Our shallow foundation design work in Trois-Rivières covers the full engineering workflow, from initial site characterization through to construction-phase verification. We don't just hand over a bearing pressure number — we produce a complete geotechnical design package that includes settlement predictions, frost protection detailing, and seismic checks where the site conditions warrant it.

Bearing capacity and settlement analysis

Full analytical design using limit equilibrium and consolidation theory, calibrated to site-specific lab data from Shelby tube samples and field vane shear tests across the Trois-Rivières area.

Footing geometry and reinforcement design

Strip, pad, and combined footing designs per CSA A23.3 with crack-width control checks, tailored to the frost depth requirements and serviceability expectations for Mauricie region structures.

Construction-phase subgrade inspection

On-site bearing verification during excavation using DCP testing and visual classification, confirming that the actual ground conditions match the design assumptions before concrete is placed.
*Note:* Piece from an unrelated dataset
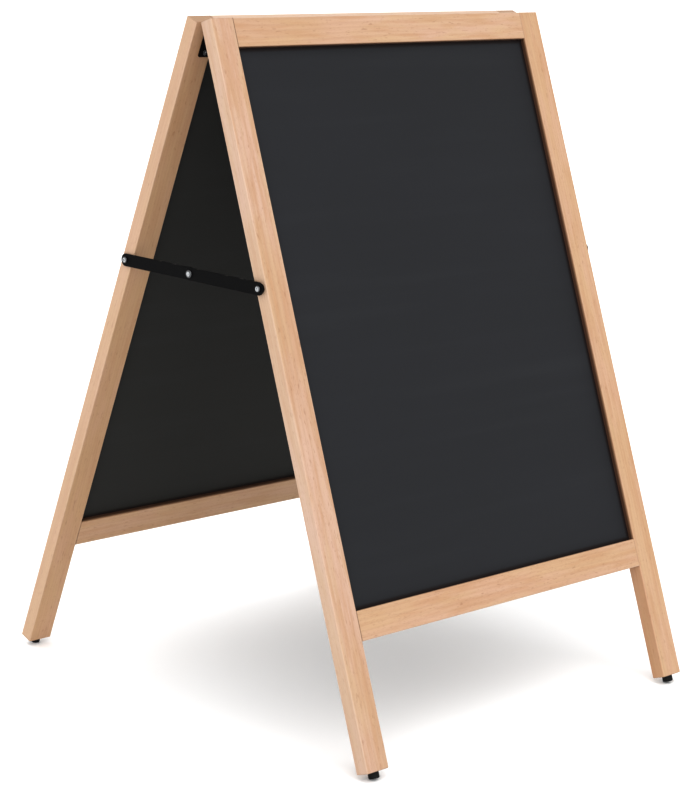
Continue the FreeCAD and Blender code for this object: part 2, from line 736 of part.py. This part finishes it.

Frequently asked questions

What does shallow foundation design typically cost for a project in Trois-Rivières?

For a standard residential or light commercial project in Trois-Rivières, the shallow foundation design package — including site investigation interpretation, bearing capacity calculations, settlement analysis, and stamped engineering drawings — generally falls between CA$2,870 and CA$4,410. The final figure depends on the number of footing types, the complexity of the soil profile, and whether additional site testing like plate load verification is required.

How deep do footings need to be in Trois-Rivières?

The NBCC requires a minimum footing embedment of 1.5 meters below finished grade for frost protection in the Trois-Rivières area. However, that's just the starting point — if the bearing stratum is deeper, or if we're dealing with fill material near the surface, the footing may need to go deeper to reach competent natural soil. We always confirm the final depth based on the borehole log and the soil's undrained shear strength profile.

Can you design shallow foundations on the clay soils near the Saint-Maurice River?

Yes, but it requires a careful approach. The Champlain Sea clay in Trois-Rivières is sensitive — it loses strength when remolded — so we avoid disturbing the bottom of the excavation before pouring. We typically specify a mud slab or a granular working mat immediately after excavation, and we base the bearing capacity on the undrained shear strength from field vane tests rather than SPT blow counts alone. Settlement is the controlling factor more often than bearing failure, so consolidation testing on undisturbed samples is standard practice.

How long does the design process take from site investigation to stamped drawings?

Once the geotechnical investigation data is in hand — which the drilling crew can collect in one to two days on site — the analysis and design phase for a typical shallow foundation project takes about 7 to 10 business days. That includes the bearing capacity and settlement calculations, footing geometry optimization, reinforcement detailing per CSA A23.3, and preparation of the stamped design package. Complex sites with variable stratigraphy may require additional time for parametric settlement studies.